------ Exercise input

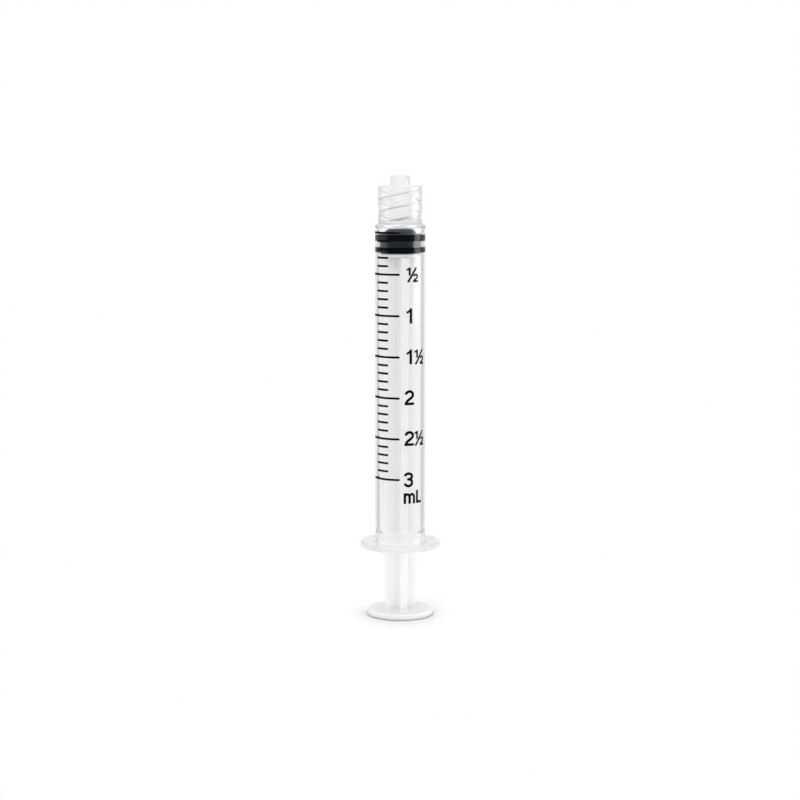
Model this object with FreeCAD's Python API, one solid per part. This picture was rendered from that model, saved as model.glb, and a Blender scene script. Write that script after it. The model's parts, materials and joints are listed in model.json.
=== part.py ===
import FreeCAD, Part
import math
import os

os.makedirs("parts", exist_ok=True)

Vector = FreeCAD.Vector
TOUCH = 1e-4

# A 3 mL luer lock syringe, in millimetres. It stands on its thumb press with its axis on +Z and its
# tip up. Every height is worked out from the sizes below, and -Y is the side that the scale faces.

# Barrel
capacity_ml = 3.0
bore_diameter = 8.75
barrel_wall = 0.75
bore_length = 65.7
end_wall = 1.1
shoulder_height = 0.55
shoulder_slope = 0.4
shoulder_rounding = 0.6
flange_diameter = 16.4
flange_thickness = 1.15
flange_edge_rounding = 0.28
flange_root_rounding = 0.5
bore_end_rounding = 0.5

# Retaining bead inside the open end of the bore
bead_height = 0.14
bead_top_above_mouth = 3.6
bead_slope_length = 0.5
bead_land_length = 1.1
bead_foot_rounding = 0.6
mouth_flare = 0.2

# Luer lock fitting: a tip with the standard 6 percent taper in a collar with a double-start thread
collar_outer_diameter = 8.96
thread_major_diameter = 8.0
thread_minor_diameter = 7.0
thread_lead = 5.0
thread_starts = 2
thread_crest_width = 0.25
thread_load_flank = 25.0
thread_lead_flank = 45.0
thread_below_rim = 0.5
thread_lead_in = 0.7
thread_run_in = 0.6
thread_bite = 0.15
thread_start_angle = 90.0
collar_depth = 6.9
tip_end_diameter = 4.0
tip_taper = 0.06
tip_projection = 2.15
tip_end_rounding = 0.45
rim_rounding = 0.33
lumen_diameter = 2.0

# Stopper
stopper_clearance = 0.02
home_gap = 0.3
nose_height = 1.25
nose_top_diameter = 4.0
nose_top_rounding = 0.5
nose_side_diameter = 6.16
nose_side_height = 0.5
nose_side_rounding = 0.8
nose_base_diameter = 6.6
upper_rib_height = 1.48
waist_height = 1.1
waist_depth = 0.21
lower_rib_height = 1.2
skirt_height = 0.15

# Plunger rod
thumb_press_diameter = 13.5
thumb_press_thickness = 1.2
thumb_press_rounding = 0.4
finger_room = 13.05
rod_disc_diameter = 8.1
rod_disc_thickness = 0.6
rib_thickness = 1.5
rib_span_top = 7.8
rib_span_bow = 6.96
rib_span_foot = 6.06
rib_bow_height = 13.2
rib_foot_height = 2.1
rib_bow_fullness = 0.58
rib_top_rounding = 0.6
rib_edge_rounding = 0.28
rib_root_rounding = 0.5
rib_foot_rounding = 0.5
rib_turn = 15.0

# Snap head of the rod, and its seat in the stopper
neck_diameter = 3.0
neck_height = 1.0
head_diameter = 4.4
head_top_diameter = 2.4
head_height = 2.1
seat_clearance = 0.04

# Grip rings cut in the underside of the thumb press
grip_ring_count = 3
grip_ring_pitch = 1.5
grip_ring_width = 0.6
grip_ring_depth = 0.2

# Printed scale
scale_step_ml = 0.1
steps_per_long_mark = 5
zero_mark_below_roof = 1.26
mark_height = 0.42
ink_thickness = 0.03
long_mark_from = -82.0
long_mark_to = -1.5
short_mark_from = -62.5
short_mark_to = -28.5

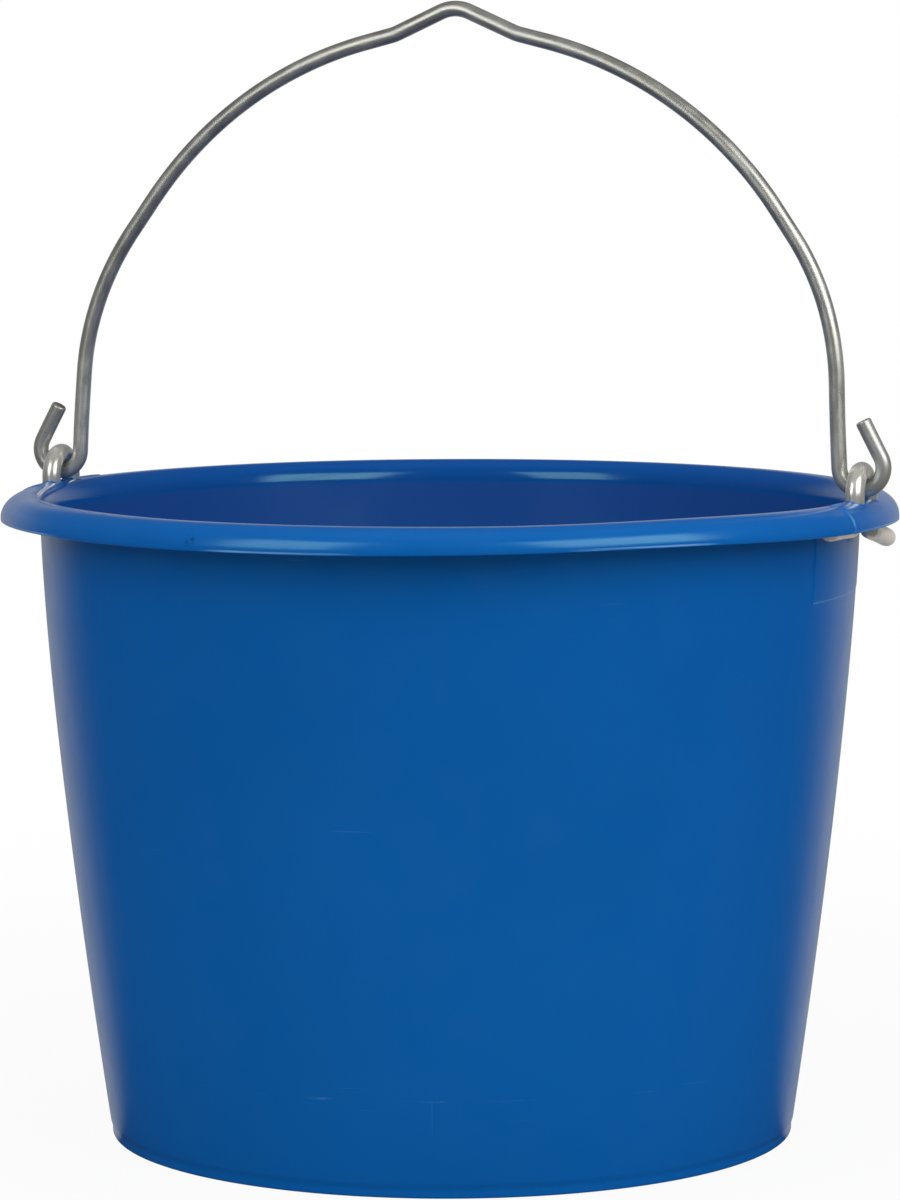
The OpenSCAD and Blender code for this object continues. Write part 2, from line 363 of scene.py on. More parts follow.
class Finish(Nodes):
    """A material and its nodes."""

    def __init__(self, name):
        self.material = bpy.data.materials.new(name)
        self.material.use_nodes = True
        super().__init__(self.material.node_tree)
        self.shader = self.tree.nodes["Principled BSDF"]

    def noise(self, place, scale, detail=3.0, roughness=0.5):
        """Cloudy noise from 0 to 1, with its scale in waves a metre."""
        made = self.node("ShaderNodeTexNoise", Vector=place, Scale=scale)
        made.inputs["Detail"].default_value = detail
        made.inputs["Roughness"].default_value = roughness
        return made.outputs["Fac"]

    def mix(self, amount, first, second):
        made = self.node("ShaderNodeMix", {"data_type": "RGBA"}, i0=amount, i6=first, i7=second)
        return made.outputs[2]

    def bump(self, height, distance, under=None):
        made = self.node("ShaderNodeBump", Height=height, Distance=distance, Strength=1.0)
        if under:
            self.plug(made.inputs["Normal"], under)
        return made.outputs["Normal"]


# the radius at which the finish's marks are measured round the tub
UNROLLED_R = 140 * MM


class TubFinish(Finish):
    """The tub's plastic, with the places on the tub that its colour and its wear keep to."""

    def __init__(self, name):
        super().__init__(name)
        self.place = self.node("ShaderNodeTexCoord").outputs["Object"]
        self.x, self.y, self.z = self.node("ShaderNodeSeparateXYZ", Vector=self.place).outputs
        self.turn = self.maths("ARCTAN2", self.y, self.x)
        self.round_tub = self.times(self.turn, UNROLLED_R)
        self.unrolled = self.flat(self.round_tub, self.z)
        squares = self.add(self.times(self.x, self.x), self.times(self.y, self.y))
        self.from_axis = self.maths("SQRT", squares)
        self.from_wall = self.less(self.from_axis, self.mid_wall())
        self.outside_lip = self.between(self.from_axis, LIP_R - 3 * MM, LIP_R - 1 * MM)

    def flat(self, across, up):
        """A place on a flat sheet."""
        return self.node("ShaderNodeCombineXYZ", X=across, Y=up, Z=0.0).outputs[0]

    def mid_wall(self):
        """The radius halfway through the wall, which wall_radius gives for its outside."""
        up_wall = self.maths("DIVIDE", self.less(self.z, WALL_LOW), LIP_LOW - WALL_LOW)
        rest = self.maths("MAXIMUM", self.less(1.0, up_wall), 0.0)
        taper = self.times(self.maths("POWER", rest, WALL_SWELL), WALL_TOP_R - WALL_LOW_R)
        return self.less(WALL_TOP_R - WALL_T / 2, taper)

    def near(self, value, middle, half):
        """1 where a value is at its middle, falling to 0 at half a band's width away."""
        off = self.maths("ABSOLUTE", self.less(value, middle))
        return self.between(off, half, 0.2 * half)

    def clouding_and_foot_light(self):
        """The blue, faintly clouded, with painted light that makes it a shade paler toward the foot,
        where the floor lights the low wall.
        """
        cloud = self.noise(self.place, 14.0, 4.0)
        high_up = self.mix(cloud, srgb(0, 77, 146), srgb(2, 82, 154))
        low_down = self.mix(cloud, srgb(0, 82, 154), srgb(2, 87, 162))
        # painted light: paler low down and darker high up, standing in for the floor's light on the wall
        return self.mix(self.between(self.z, 200 * MM, 30 * MM), high_up, low_down)

    def in_wall(self):
        """1 on the wall's inside."""
        under_mouth = self.between(self.z, LIP_LOW + 2 * MM, LIP_LOW)
        return self.times(self.between(self.from_wall, 0.5 * MM, -0.5 * MM), under_mouth)

    def in_mouth(self):
        """1 on the flare from the wall's inside up to the lip."""
        over_wall = self.between(self.z, LIP_LOW, LIP_LOW + 2 * MM)
        return self.times(self.between(self.from_axis, FLAT_IN, FLAT_IN - 3 * MM), over_wall)

    def scratches(self):
        """Hairlines that run round the tub, and a few that run down it."""
        round_lines = self.noise(self.stretched(self.unrolled, (16.0, 900.0, 1.0)), 1.0, 2.0)
        patches = self.between(self.noise(self.place, 22.0, 2.0), 0.55, 0.68)
        hairlines = self.times(self.between(round_lines, 0.69, 0.76), patches)
        down_lines = self.noise(self.stretched(self.unrolled, (1100.0, 14.0, 1.0)), 1.0, 2.0)
        drags = self.times(self.between(down_lines, 0.71, 0.78), patches)
        return self.add(hairlines, self.times(drags, 0.6))

    def stacking_ring(self):
        """The broken ring that the bucket below rubs when they are stacked."""
        along_ring = self.flat(self.add(self.round_tub, 29.6 * MM), self.z)
        breaks = self.noise(self.stretched(along_ring, (45.0, 500.0, 1.0)), 1.0, 5.0, 0.7)
        return self.times(self.near(self.z, 34 * MM, 0.6 * MM), self.between(breaks, 0.54, 0.72))

    def painted_lip_highlights(self):
        """Painted highlights: the lip's lower edge, bright in eight stretches where the side boxes'
        reflections fall, and its crown.
        """
        edge_z = LIP_LOW + 0.6 * MM
        for middle, half, at_edge, _ in LIFTS:
            off_lift = self.maths("ABSOLUTE", self.less(self.turn, math.radians(middle)))
            edge_z = self.add(edge_z, self.between(off_lift, math.radians(half), 0.0, 0.0, at_edge))
        low_edge = self.times(self.near(self.z, edge_z, 0.5 * MM), self.outside_lip)
        # painted highlight: the eight stretches sit under the side boxes' reflections on the rolled edge
        eighths = self.maths("COSINE", self.times(self.add(self.turn, math.radians(91)), 8.0))
        breaks = self.noise(self.stretched(self.unrolled, (30.0, 900.0, 1.0)), 1.0, 4.0, 0.6)
        broken = self.between(breaks, 0.38, 0.62, 0.35, 1.0)
        bright = self.times(self.between(eighths, 0.1, 0.7), broken)
        # painted highlight: a bright line along the crown's inner edge
        on_top = self.between(self.z, LIP_TOP - 1 * MM, LIP_TOP)
        crown = self.times(self.near(self.from_axis, FLAT_IN - 0.6 * MM, 0.7 * MM), on_top)
        return self.add(self.times(low_edge, bright), self.times(crown, 0.3))

    def strain_and_edge_highlights(self):
        """Strain whitening round the eyes' holes, a painted highlight with a little strain whitening
        along the ears' ends, and a painted highlight at the pads' feet.
        """
        side_x = self.maths("ABSOLUTE", self.x)
        side_y = self.maths("ABSOLUTE", self.y)
        off_ear = self.maths("ARCTAN2", side_y, side_x)
        in_lip = self.between(self.z, LIP_LOW, LIP_LOW + 1 * MM)
        out_on_lip = self.between(self.from_axis, FLAT_OUT - 1 * MM, FLAT_OUT)
        # painted highlight, with a little strain whitening, along the ears' ends
        ear_end = self.times(self.near(off_ear, EAR_HALF, 0.5 * MM / LIP_R), out_on_lip)
        on_pad = self.between(self.from_wall, 0.5 * MM, 1 * MM)
        in_pad = self.times(self.between(off_ear, PAD_HALF, PAD_HALF - 0.003), on_pad)
        # painted highlight along the small step at the pads' feet
        pad_end = self.times(self.near(self.z, PAD_LOW, 0.5 * MM), in_pad)
        off_hole = self.distance(self.flat(self.less(side_x, EYE_X), self.less(side_y, EYE_HALF)))
        spread = self.add(off_hole, self.times(self.noise(self.place, 500.0, 3.0), 1.6 * MM))
        holes = self.times(self.between(spread, HOLE_R + 1.6 * MM, HOLE_R + 0.5 * MM), in_lip)
        pale = self.add(self.times(holes, 0.25), self.times(pad_end, 0.22))
        return self.add(self.times(self.times(ear_end, in_lip), 0.12), pale)

    def knock(self):
        """One crumbled knock on the lip."""
        across = self.near(self.turn, math.radians(-102.6), 0.016)
        spot = self.times(across, self.near(self.z, LIP_LOW + 3 * MM, 3.5 * MM))
        crumbled = self.between(self.noise(self.place, 900.0, 2.0), 0.45, 0.6)
        return self.times(self.times(spot, self.outside_lip), crumbled)

    def skin(self, grooves):
        """Fine upright drawing from the mould, an orange-peel grain, slow waves and the grooves."""
        drawing = self.noise(self.stretched(self.unrolled, (1500.0, 220.0, 1.0)), 1.0, 2.0)
        skin = self.bump(drawing, 0.010 * MM)
        skin = self.bump(self.noise(self.place, 2600.0, 3.0, 0.6), 0.010 * MM, skin)
        waves = self.noise(self.stretched(self.unrolled, (60.0, 14.0, 1.0)), 1.0, 2.0)
        skin = self.bump(waves, 0.10 * MM, skin)
        return self.bump(self.times(grooves, -1.0), 0.02 * MM, skin)


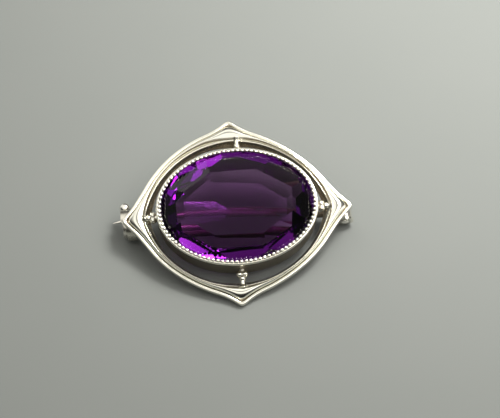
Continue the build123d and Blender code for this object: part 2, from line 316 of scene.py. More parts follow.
def turned(profile, centre, along, steps):
    """Points and faces of a profile of (place along the axis, radius) turned round an axis."""
    axis = Vector(along).normalized()
    aside = axis.orthogonal().normalized()
    other = axis.cross(aside)
    points = []
    for place, radius in profile:
        for step in range(steps):
            angle = 2 * pi * step / steps
            way = aside * cos(angle) + other * sin(angle)
            points.append(tuple(Vector(centre) + axis * place + way * radius))
    faces = grid(len(profile), steps, close_rows=False)
    faces.append(tuple(range(steps)))
    last = (len(profile) - 1) * steps
    faces.append(tuple(range(last + steps - 1, last - 1, -1)))
    return points, faces


def upright(x, y, layers, tarnish_and_shade):
    """A block's points and faces, from layers of (height, half length, half width)."""
    points = []
    for level, half_x, half_y in layers:
        for side_x, side_y in ((-1, -1), (1, -1), (1, 1), (-1, 1)):
            points.append((x + half_x * side_x, y + half_y * side_y, level, tarnish_and_shade))
    last = len(points) - 4
    faces = grid(len(layers), 4, close_rows=False)
    return points, faces + [(3, 2, 1, 0), tuple(range(last, last + 4))]


# Openwork band, one quarter: outer x and y as shares of the frame's half sizes, inner x and y as
# shares of the opening's, and how much wider the rim and how much higher the body are there
band_stations = np.array(
    (
        (0.0000, 1.0000, 0.0000, 1.0000, 1.40, 1.18),
        (0.0240, 0.9850, 0.0220, 0.9990, 1.30, 1.18),
        (0.0733, 0.9420, 0.0667, 0.9950, 1.12, 1.15),
        (0.1600, 0.8840, 0.1550, 0.9770, 1.02, 1.06),
        (0.2800, 0.8240, 0.3000, 0.9320, 1.00, 1.00),
        (0.4400, 0.7240, 0.4950, 0.8250, 1.00, 1.00),
        (0.6000, 0.5820, 0.6790, 0.6640, 1.00, 1.00),
        (0.7267, 0.4213, 0.8160, 0.4820, 1.00, 1.00),
        (0.8200, 0.2650, 0.9100, 0.2980, 1.02, 1.06),
        (0.8967, 0.1407, 0.9650, 0.1480, 1.12, 1.15),
        (0.9730, 0.0400, 0.9940, 0.0420, 1.30, 1.18),
        (1.0000, 0.0000, 1.0000, 0.0000, 1.40, 1.18),
    )
)


def through(table, count):
    """A smooth curve through the rows of a table, flat at the ends in what mirrors there."""
    chord = np.hypot(*np.diff(table[:, :2] * (frame_length, frame_width), axis=0).T)
    stations = np.concatenate(([0.0], np.cumsum(chord)))
    rates = np.diff(table, axis=0) / chord[:, None]
    slopes = np.empty_like(table)
    weight = (chord[:-1] / (chord[:-1] + chord[1:]))[:, None]
    slopes[1:-1] = rates[:-1] * (1 - weight) + rates[1:] * weight
    slopes[0], slopes[-1] = rates[0], rates[-1]
    slopes[0, [1, 3, 4, 5]] = 0.0
    slopes[-1, [0, 2, 4, 5]] = 0.0
    found = []
    for place in np.linspace(0.0, 1.0, count) * stations[-1]:
        k = min(int(np.searchsorted(stations, place, side="right")) - 1, len(chord) - 1)
        h = chord[k]
        t = (place - stations[k]) / h
        found.append(
            table[k] * (2 * t**3 - 3 * t**2 + 1)
            + slopes[k] * h * (t**3 - 2 * t**2 + t)
            + table[k + 1] * (3 * t**2 - 2 * t**3)
            + slopes[k + 1] * h * (t**3 - t**2)
        )
    return np.array(found)


# The band's section. A height share is the body's height against that along the sides
rim_steps, body_steps, lip_steps = 8, 11, 8
rim_widening = 0.30  # how much of its share in the cusps the rim takes in its own width
rim_round = 0.45  # height of the rim's round top, as a share of the rim's width
body_side = 0.34  # how high the body's steep outer side stands over the groove
lip_run_out = 0.15  # the rise over which the lip runs out into the body, as a height share
crest_place, cusp_crest_shift = 0.60, 0.16  # where the body is highest, as a share across it
cusp_rise = 0.35  # how much of the CAD body's rise in the cusps is kept here
cusp_lip_rise, cusp_lip_fall = 0.14, 0.12  # how the lip's outer and inner edge lie in the cusps
# The inner wall is darkened by tarnish and painted shade, for the shade between the band and the
# collar
wall_tarnish_and_shade = 0.45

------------

_Written request_
Scan the entries above for the word "Write" and collect each line holding it.

_Result of this task_
Model this object with FreeCAD's Python API, one solid per part. This picture was rendered from that model, saved as model.glb, and a Blender scene script. Write that script after it. The model's parts, materials and joints are listed in model.json.
The OpenSCAD and Blender code for this object continues. Write part 2, from line 363 of scene.py on. More parts follow.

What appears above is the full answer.